- **Exercise data**:
##########

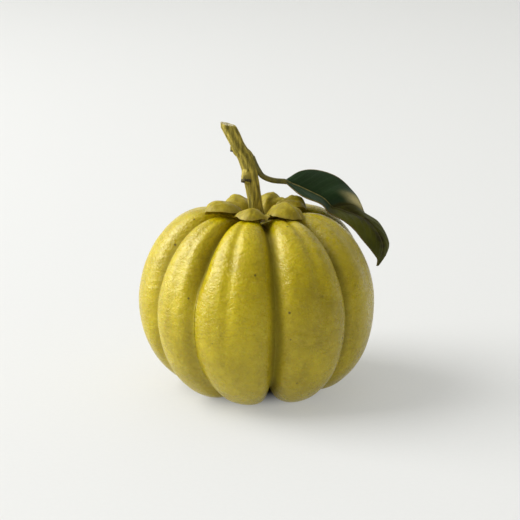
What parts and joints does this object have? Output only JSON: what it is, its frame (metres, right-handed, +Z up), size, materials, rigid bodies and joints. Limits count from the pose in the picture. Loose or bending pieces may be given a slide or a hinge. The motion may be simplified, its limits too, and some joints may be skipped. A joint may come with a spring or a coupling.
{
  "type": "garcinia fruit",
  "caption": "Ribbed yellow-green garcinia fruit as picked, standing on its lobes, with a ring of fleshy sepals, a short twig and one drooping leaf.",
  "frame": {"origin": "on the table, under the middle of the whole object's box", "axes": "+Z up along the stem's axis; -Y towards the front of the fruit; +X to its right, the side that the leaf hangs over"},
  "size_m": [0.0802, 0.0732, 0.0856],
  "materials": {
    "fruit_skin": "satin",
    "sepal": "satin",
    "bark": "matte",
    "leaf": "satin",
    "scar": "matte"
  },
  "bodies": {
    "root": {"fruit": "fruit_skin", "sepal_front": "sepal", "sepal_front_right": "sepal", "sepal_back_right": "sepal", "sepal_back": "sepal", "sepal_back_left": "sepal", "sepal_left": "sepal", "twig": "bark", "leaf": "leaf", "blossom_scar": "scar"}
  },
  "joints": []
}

##########

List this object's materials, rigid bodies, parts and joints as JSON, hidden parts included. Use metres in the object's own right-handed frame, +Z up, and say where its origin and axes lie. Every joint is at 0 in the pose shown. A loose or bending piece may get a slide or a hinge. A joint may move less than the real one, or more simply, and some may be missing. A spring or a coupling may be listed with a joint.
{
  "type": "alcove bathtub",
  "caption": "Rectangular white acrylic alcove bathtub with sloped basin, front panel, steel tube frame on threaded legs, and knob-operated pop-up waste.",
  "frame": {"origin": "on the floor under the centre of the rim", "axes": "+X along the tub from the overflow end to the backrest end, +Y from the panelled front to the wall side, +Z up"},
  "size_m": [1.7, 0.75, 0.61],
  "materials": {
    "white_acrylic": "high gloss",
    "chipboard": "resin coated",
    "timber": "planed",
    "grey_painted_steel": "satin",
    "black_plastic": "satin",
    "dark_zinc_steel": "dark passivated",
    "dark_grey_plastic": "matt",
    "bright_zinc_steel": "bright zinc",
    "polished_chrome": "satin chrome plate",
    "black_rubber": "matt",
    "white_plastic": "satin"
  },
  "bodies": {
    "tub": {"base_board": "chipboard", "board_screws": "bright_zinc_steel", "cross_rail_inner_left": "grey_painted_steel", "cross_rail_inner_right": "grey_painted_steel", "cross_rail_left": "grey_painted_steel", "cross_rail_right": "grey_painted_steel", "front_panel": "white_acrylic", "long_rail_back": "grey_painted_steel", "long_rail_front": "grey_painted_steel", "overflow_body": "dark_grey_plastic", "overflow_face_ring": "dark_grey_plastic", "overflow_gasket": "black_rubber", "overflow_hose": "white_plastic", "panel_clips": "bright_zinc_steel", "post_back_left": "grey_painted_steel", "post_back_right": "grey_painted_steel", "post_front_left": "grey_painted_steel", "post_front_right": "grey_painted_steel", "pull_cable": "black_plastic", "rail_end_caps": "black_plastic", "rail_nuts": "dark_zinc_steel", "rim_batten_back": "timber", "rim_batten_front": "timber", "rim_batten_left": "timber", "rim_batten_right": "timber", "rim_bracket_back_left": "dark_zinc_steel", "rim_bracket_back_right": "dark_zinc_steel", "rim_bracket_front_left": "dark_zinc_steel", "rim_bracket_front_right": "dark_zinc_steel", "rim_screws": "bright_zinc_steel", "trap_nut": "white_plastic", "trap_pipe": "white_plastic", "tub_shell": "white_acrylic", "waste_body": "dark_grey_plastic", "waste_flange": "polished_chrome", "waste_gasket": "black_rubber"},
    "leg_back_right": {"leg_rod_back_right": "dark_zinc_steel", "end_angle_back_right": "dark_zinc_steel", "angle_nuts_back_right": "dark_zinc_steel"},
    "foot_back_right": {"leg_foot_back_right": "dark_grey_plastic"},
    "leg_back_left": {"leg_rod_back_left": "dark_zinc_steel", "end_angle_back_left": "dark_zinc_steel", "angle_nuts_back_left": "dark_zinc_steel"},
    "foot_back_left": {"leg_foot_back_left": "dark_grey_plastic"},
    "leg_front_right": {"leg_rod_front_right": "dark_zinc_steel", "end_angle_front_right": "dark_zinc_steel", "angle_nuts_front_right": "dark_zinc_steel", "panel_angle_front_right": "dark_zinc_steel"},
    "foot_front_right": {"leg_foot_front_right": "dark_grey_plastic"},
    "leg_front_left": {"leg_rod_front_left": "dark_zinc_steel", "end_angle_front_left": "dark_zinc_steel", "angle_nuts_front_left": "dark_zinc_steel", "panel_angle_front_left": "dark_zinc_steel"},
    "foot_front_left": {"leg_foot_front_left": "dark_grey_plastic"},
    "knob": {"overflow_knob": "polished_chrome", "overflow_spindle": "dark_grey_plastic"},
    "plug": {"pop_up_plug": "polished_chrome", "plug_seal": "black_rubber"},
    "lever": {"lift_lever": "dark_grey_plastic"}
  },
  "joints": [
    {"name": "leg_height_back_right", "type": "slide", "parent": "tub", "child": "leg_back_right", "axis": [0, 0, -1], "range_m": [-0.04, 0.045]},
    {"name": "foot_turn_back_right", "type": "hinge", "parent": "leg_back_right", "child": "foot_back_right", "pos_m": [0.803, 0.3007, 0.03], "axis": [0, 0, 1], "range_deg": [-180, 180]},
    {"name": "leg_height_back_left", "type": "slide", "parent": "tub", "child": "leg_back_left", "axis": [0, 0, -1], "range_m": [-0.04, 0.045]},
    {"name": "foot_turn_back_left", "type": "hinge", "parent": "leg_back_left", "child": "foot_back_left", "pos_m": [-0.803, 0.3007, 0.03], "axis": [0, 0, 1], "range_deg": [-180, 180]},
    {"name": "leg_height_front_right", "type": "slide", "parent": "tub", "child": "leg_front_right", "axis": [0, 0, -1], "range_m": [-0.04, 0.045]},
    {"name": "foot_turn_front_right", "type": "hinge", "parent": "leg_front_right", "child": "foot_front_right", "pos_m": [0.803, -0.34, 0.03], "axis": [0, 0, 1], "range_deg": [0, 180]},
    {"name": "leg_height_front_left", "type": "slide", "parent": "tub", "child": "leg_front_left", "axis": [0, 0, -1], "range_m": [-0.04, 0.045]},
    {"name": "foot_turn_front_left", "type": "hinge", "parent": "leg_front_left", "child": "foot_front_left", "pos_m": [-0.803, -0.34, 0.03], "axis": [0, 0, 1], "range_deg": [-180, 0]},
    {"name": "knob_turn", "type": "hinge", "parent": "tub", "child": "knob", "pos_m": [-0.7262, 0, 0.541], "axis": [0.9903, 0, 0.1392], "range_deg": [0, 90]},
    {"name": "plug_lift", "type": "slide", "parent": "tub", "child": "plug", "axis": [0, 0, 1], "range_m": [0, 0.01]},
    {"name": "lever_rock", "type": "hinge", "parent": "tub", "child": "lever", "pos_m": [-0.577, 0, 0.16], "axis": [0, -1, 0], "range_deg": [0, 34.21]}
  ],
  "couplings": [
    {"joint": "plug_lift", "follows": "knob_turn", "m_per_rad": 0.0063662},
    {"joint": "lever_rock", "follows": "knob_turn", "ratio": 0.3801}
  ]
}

##########

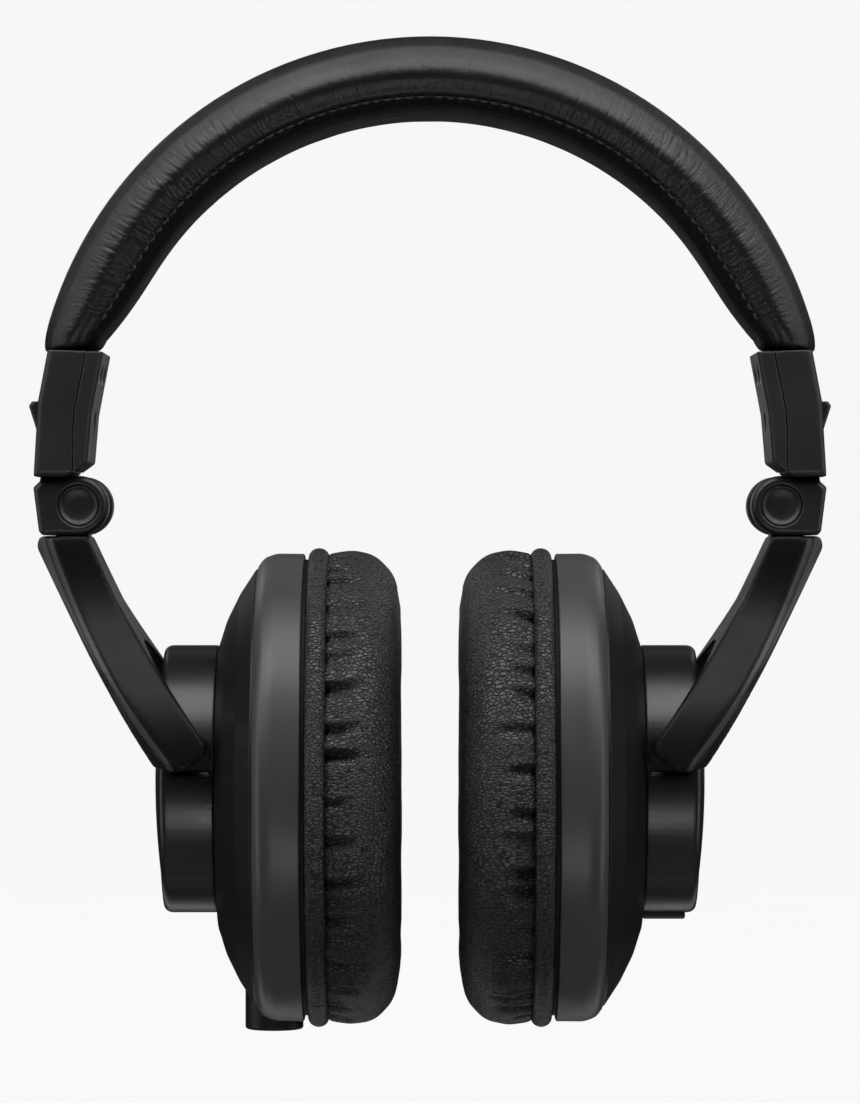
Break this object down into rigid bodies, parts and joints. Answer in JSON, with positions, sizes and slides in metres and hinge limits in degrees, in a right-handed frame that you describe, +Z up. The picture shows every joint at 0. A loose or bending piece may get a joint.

##########

- **Short exercise**:
Report every line in the data above in which the word "origin" appears.

- **Solution to this problem**:
  "frame": {"origin": "on the table, under the middle of the whole object's box", "axes": "+Z up along the stem's axis; -Y towards the front of the fruit; +X to its right, the side that the leaf hangs over"},
List this object's materials, rigid bodies, parts and joints as JSON, hidden parts included. Use metres in the object's own right-handed frame, +Z up, and say where its origin and axes lie. Every joint is at 0 in the pose shown. A loose or bending piece may get a slide or a hinge. A joint may move less than the real one, or more simply, and some may be missing. A spring or a coupling may be listed with a joint.
  "frame": {"origin": "on the floor under the centre of the rim", "axes": "+X along the tub from the overflow end to the backrest end, +Y from the panelled front to the wall side, +Z up"},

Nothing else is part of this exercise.